Stored data:
■ ■ ■ ■ ■ ■ ■
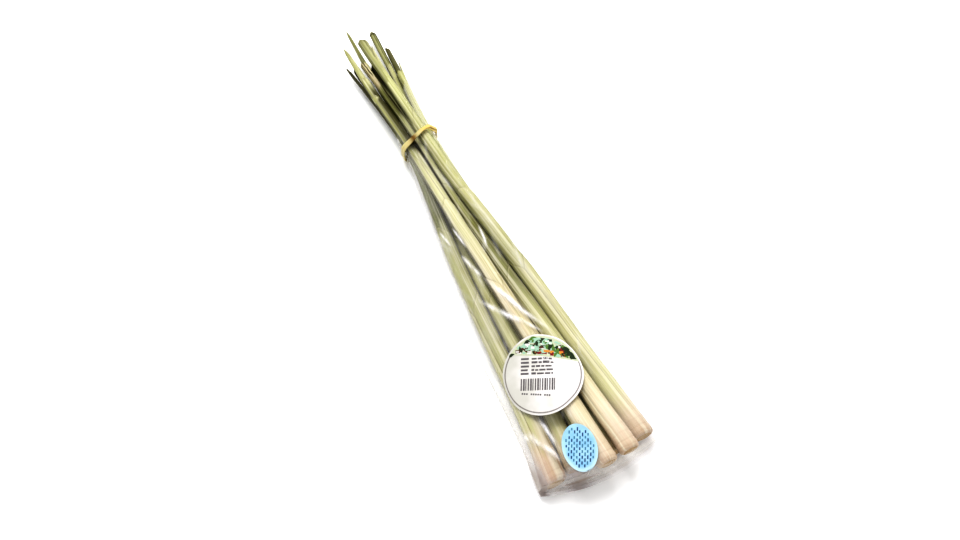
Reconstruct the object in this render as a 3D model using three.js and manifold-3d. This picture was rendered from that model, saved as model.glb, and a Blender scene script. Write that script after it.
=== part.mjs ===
// A pack of fresh lemongrass: seven long stalks lying flat in a clear film sleeve. A doubled rubber
// band gathers the sleeve near the cut tops, and a round paper label and a small oval sticker lie on
// the film over the bulbs. Millimetres, +Z up, +Y from the bulbs to the cut tops. The origin ends up
// on the surface under the middle of the pack.
import * as THREE from 'three';
import Module from 'manifold-3d';

const wasm = await Module();
wasm.setup();

// ---- Driving dimensions ------------------------------------------------------------------------
const AIR = 0.35;                 // clear air between neighbouring pieces
const FILM = 0.4;                 // wall of the sleeve
const FILM_SLACK = 1.3;           // from a stalk to the inside of the film
const FILM_TIGHT = 1.15;          // the same, under the rubber band
const SHEATH_EDGE = 0.35;         // height of the lap where a leaf sheath ends round the stalk
const SHEATH_STEP = 0.35;         // how much thinner the stalk gets where an outer sheath stops
const BULB_LENGTH = 26;           // how far up the swelling of the bulb reaches
const GROWTH_LENGTH = 400;        // length over which a stalk thins from neck to tip radius
const BLADE = 0.8;                // thickness of a cut leaf blade

const FIRST_STATION = -16;        // the bundle is settled section by section along Y
const STATION_STEP = 14;
const STATIONS = 34;

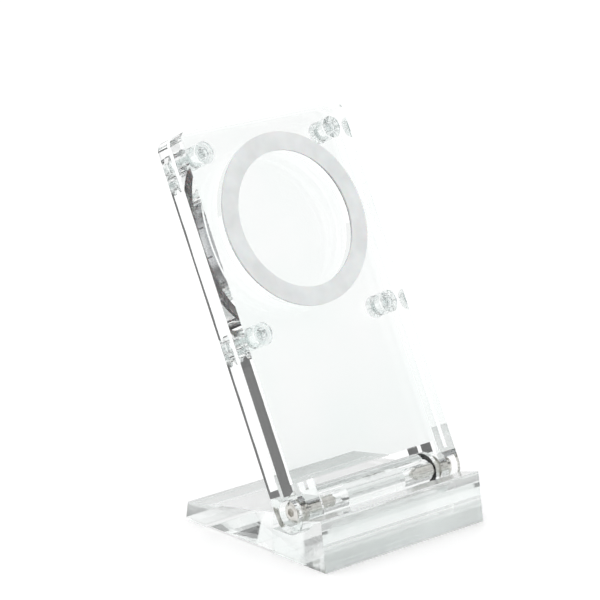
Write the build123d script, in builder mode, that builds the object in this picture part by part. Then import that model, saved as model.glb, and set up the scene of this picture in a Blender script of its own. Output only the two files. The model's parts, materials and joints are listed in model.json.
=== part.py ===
from build123d import *
import math
import os

# Reclining phone stand in clear acrylic: a two-piece wedge base, an upright arm of two
# spaced sheets that tilts on a pair of pivot screws, and a magnetic ring behind the arm's
# front face that holds the phone.
# Frame: +Z up, +Y to the back, +X to the right, seen from the front. The origin is on the
# surface that the stand rests on, halfway along its width and halfway between the base's
# front edge and the arm's rearmost edge. Millimetres.

# ---- driving dimensions -------------------------------------------------------------
stand_width = 67.3        # base and arm, along X
base_depth = 64.1         # along Y
strip_height = 0.8        # clear anti-slip strips under the base

block_depth = 23.7        # front block, from the front face to the glued joint
trough_floor = 8.0        # height of the floor that the arm's foot swings over
lip_ridge_back = 2.3      # the front face leans back by this much at the ridge
lip_ridge_height = 16.0
lip_rear_height = 13.95   # where the lip's sloping top meets the trough

wedge_front_height = 13.2
wedge_back_height = 6.1
wedge_back_lean = 0.8     # the back face leans forward by this much
rear_strip_depth = 9.1

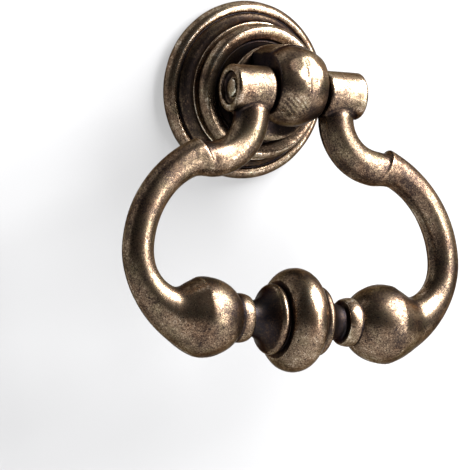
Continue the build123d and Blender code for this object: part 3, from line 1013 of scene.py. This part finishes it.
class KNOCKER_OT_studio(bpy.types.Operator):
    """Set the floor, the door face, the lights and the camera"""
    bl_idname = "knocker.studio"
    bl_label = "Studio"

    def execute(self, context):
        studio = context.scene.knocker_studio
        floor_paint = pale_paint(tuple(studio.floor_paint), "pale_floor", studio.floor_glow, False)
        door_paint = pale_paint(tuple(studio.door_paint), "pale_door", studio.door_glow, True)
        reach = studio.floor_reach
        sheet("floor", (0, 0, -studio.floor_drop), (reach, 0, 0), (0, reach, 0), floor_paint)
        sheet("door_face", (0, studio.door_gap, 0), (studio.door_width, 0, 0),
              (0, 0, studio.door_height), door_paint)
        self.world(context, studio)
        aim = Vector(studio.aim)
        right, up, back = self.camera(context, studio, aim)
        for name, direction, reach, width, height, watts in LIGHTS:
            place = aim + reach * (direction[0] * right + direction[1] * up + direction[2] * back)
            soft_light(name, place, aim, width, height, watts)
        return {"FINISHED"}

    def world(self, context, studio):
        """White where the camera sees it, and dimmer in reflections."""
        world = bpy.data.worlds.new("studio_world")
        context.scene.world = world
        world.use_nodes = True
        tree = world.node_tree
        background = next(n for n in tree.nodes if n.type == "BACKGROUND")
        path = tree.nodes.new("ShaderNodeLightPath")
        strength = tree.nodes.new("ShaderNodeMapRange")
        strength.inputs["To Min"].default_value = studio.mirrored_white
        strength.inputs["To Max"].default_value = 1.0
        tree.links.new(path.outputs["Is Camera Ray"], strength.inputs["Value"])
        tree.links.new(strength.outputs[0], background.inputs["Strength"])
        background.inputs["Color"].default_value = (1, 1, 1, 1)

    def camera(self, context, studio, aim):
        """A long lens at its azimuth and elevation round the aim point, leaned by the roll. Returns the
        directions to its right, up and back toward it."""
        az, el, roll = studio.camera_azimuth, studio.camera_elevation, studio.camera_roll
        back = Vector((math.sin(az) * math.cos(el), -math.cos(az) * math.cos(el), math.sin(el)))
        level = Vector((math.cos(az), math.sin(az), 0))
        upright = back.cross(level)
        right = math.cos(roll) * level + math.sin(roll) * upright
        up = math.cos(roll) * upright - math.sin(roll) * level
        data = bpy.data.cameras.new("camera")
        data.lens = studio.lens
        data.sensor_width = 36
        data.clip_start, data.clip_end = 0.01, 20
        camera = bpy.data.objects.new("camera", data)
        turn = Matrix((right, up, back)).transposed().to_4x4()
        camera.matrix_world = Matrix.Translation(aim + back * studio.camera_distance) @ turn
        context.scene.collection.objects.link(camera)
        context.scene.camera = camera
        context.scene.view_settings.view_transform = "Standard"
        return right, up, back


class KNOCKER_PT_panel(bpy.types.Panel):
    """The knocker's operators, in the order in which they run"""
    bl_idname = "KNOCKER_PT_panel"
    bl_label = "Door knocker"
    bl_space_type = "VIEW_3D"
    bl_region_type = "UI"
    bl_category = "Knocker"

    def draw(self, context):
        for step in STEPS:
            self.layout.operator(step.bl_idname)
        for name in GROUPS:
            box = self.layout.box()
            group = getattr(context.scene, name)
            for key in group.__annotations__:
                box.prop(group, key)


GROUPS = {
    "knocker_rose": RoseSizes,
    "knocker_knuckle": KnuckleSizes,
    "knocker_bail": BailSizes,
    "knocker_middle": MiddleSizes,
    "knocker_finish": FinishSizes,
    "knocker_studio": StudioSizes,
}
STEPS = (KNOCKER_OT_rose, KNOCKER_OT_knuckle, KNOCKER_OT_fixings, KNOCKER_OT_bail, KNOCKER_OT_pin,
         KNOCKER_OT_studio)
CLASSES = (*GROUPS.values(), *STEPS, KNOCKER_PT_panel)


def register():
    for cls in CLASSES:
        bpy.utils.register_class(cls)
    for name, group in GROUPS.items():
        setattr(bpy.types.Scene, name, bpy.props.PointerProperty(type=group))


def unregister():
    for name in GROUPS:
        delattr(bpy.types.Scene, name)
    for cls in reversed(CLASSES):
        bpy.utils.unregister_class(cls)


def main():
    """Builds every piece and the studio."""
    register()
    for step in STEPS:
        getattr(bpy.ops.knocker, step.bl_idname.split(".")[1])()


if __name__ == "__main__":
    main()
■ ■ ■ ■ ■ ■ ■
Directive: Give back the listing exactly, please, from its first line to the line containing "wasm.setup();", inclusive, and nothing past that line.

Answer for this exercise:
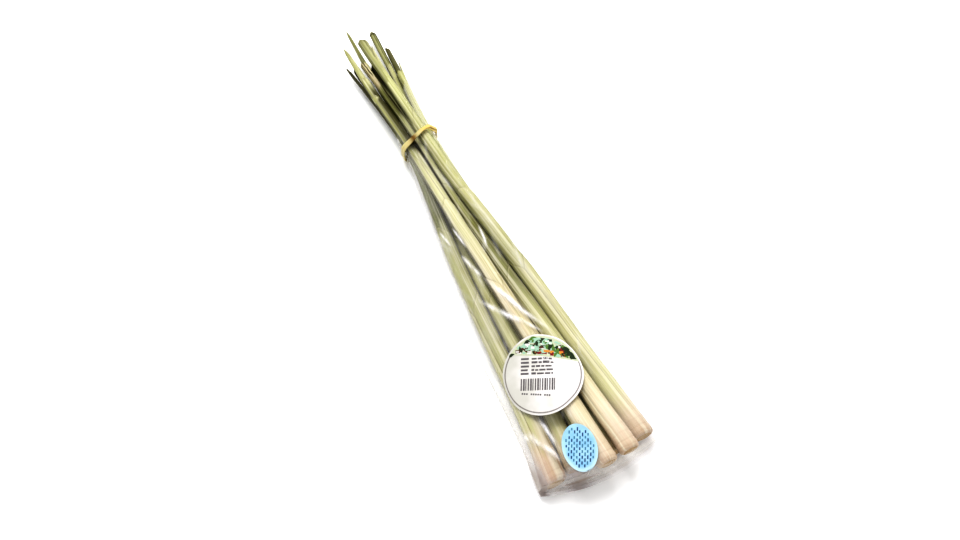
Reconstruct the object in this render as a 3D model using three.js and manifold-3d. This picture was rendered from that model, saved as model.glb, and a Blender scene script. Write that script after it.
=== part.mjs ===
// A pack of fresh lemongrass: seven long stalks lying flat in a clear film sleeve. A doubled rubber
// band gathers the sleeve near the cut tops, and a round paper label and a small oval sticker lie on
// the film over the bulbs. Millimetres, +Z up, +Y from the bulbs to the cut tops. The origin ends up
// on the surface under the middle of the pack.
import * as THREE from 'three';
import Module from 'manifold-3d';

const wasm = await Module();
wasm.setup();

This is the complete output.